> WHAT THE EXERCISE ASKS:
Lines containing the word "context" are to be counted; state their number and nothing further.

> SUPPLIED MATERIAL:
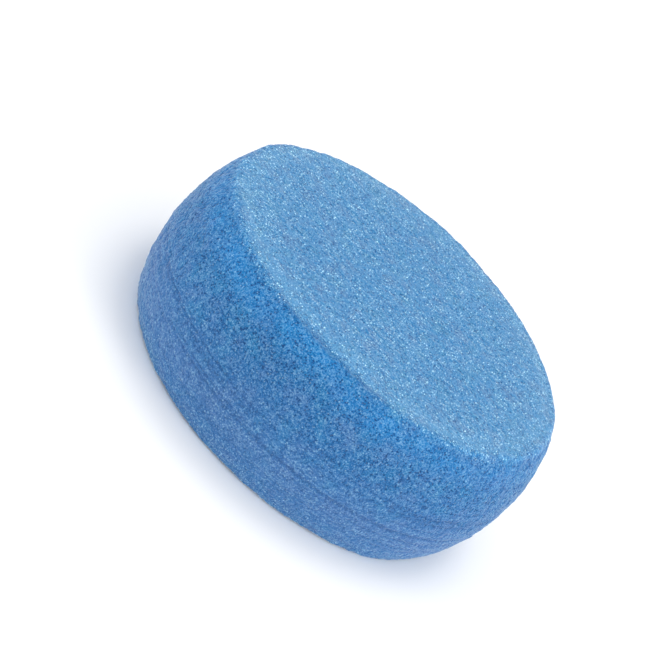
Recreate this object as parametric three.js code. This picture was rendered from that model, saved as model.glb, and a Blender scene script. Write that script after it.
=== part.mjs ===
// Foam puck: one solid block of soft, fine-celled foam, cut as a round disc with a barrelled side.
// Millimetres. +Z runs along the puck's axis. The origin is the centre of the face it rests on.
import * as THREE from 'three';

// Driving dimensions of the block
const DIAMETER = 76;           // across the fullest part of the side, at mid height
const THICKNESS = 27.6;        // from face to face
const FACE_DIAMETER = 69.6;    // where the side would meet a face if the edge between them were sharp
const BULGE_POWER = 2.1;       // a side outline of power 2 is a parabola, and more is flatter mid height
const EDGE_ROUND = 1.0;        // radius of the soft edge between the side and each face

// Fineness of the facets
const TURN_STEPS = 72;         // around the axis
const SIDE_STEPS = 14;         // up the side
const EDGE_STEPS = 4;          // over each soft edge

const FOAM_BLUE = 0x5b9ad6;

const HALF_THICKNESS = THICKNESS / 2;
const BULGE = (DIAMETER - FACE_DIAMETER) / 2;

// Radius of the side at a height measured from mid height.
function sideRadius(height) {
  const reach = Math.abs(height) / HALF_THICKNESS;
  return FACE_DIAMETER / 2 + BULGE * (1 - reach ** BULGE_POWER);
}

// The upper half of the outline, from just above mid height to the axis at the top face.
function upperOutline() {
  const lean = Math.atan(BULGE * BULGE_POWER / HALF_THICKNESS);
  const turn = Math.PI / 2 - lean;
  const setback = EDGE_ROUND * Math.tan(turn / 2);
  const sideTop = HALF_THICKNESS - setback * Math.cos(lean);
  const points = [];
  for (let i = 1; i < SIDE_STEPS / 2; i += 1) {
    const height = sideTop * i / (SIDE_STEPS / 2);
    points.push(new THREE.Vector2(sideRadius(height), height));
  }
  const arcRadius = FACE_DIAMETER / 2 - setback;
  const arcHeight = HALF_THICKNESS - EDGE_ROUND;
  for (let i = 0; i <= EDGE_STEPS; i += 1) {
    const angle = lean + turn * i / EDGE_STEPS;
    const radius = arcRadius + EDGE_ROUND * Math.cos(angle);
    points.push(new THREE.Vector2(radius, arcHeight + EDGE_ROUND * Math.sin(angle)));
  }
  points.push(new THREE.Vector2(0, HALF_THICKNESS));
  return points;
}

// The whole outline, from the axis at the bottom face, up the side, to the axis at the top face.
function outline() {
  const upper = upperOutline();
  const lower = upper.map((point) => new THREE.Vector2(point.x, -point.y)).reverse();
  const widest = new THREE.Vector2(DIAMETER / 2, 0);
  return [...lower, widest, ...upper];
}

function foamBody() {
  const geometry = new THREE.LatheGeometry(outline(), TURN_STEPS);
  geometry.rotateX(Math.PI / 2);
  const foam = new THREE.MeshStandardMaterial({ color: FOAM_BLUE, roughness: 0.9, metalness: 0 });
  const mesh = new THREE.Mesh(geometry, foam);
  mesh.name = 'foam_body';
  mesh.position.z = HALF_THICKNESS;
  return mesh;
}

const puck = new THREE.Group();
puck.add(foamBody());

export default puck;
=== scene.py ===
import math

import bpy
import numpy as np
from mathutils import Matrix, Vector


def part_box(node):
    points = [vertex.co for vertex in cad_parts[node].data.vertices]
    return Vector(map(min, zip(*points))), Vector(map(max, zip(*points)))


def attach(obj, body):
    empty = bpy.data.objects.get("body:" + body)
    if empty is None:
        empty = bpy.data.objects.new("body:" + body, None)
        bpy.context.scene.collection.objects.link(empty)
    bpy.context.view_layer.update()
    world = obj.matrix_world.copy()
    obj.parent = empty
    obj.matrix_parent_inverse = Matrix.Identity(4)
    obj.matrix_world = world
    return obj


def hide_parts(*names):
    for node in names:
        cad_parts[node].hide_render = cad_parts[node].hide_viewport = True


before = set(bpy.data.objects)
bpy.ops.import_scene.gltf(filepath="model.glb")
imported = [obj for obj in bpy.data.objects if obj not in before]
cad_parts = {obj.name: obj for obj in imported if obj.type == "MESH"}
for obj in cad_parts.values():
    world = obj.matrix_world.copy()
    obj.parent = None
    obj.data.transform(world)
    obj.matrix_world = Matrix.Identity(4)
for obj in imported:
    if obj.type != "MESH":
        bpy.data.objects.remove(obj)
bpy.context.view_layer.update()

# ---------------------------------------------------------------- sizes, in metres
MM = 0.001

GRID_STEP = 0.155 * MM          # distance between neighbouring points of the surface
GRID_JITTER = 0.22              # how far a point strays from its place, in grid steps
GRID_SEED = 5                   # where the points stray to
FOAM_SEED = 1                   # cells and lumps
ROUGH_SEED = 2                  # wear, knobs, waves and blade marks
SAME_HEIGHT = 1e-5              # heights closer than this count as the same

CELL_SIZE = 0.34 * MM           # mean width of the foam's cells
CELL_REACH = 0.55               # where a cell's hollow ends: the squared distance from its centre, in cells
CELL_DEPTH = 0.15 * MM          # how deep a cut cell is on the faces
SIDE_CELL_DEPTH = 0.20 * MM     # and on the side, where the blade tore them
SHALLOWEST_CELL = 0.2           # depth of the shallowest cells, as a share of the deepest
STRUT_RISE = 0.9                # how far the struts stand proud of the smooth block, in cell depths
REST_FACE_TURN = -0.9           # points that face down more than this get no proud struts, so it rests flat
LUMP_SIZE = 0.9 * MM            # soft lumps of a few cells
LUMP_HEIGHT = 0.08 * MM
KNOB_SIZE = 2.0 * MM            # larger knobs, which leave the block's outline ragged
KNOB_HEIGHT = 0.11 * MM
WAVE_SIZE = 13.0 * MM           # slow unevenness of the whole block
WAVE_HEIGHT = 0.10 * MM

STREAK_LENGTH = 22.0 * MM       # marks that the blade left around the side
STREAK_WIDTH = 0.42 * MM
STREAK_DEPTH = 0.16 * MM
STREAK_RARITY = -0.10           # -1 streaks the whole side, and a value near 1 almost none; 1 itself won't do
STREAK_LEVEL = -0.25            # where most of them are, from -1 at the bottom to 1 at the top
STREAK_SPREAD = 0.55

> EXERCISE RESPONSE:
3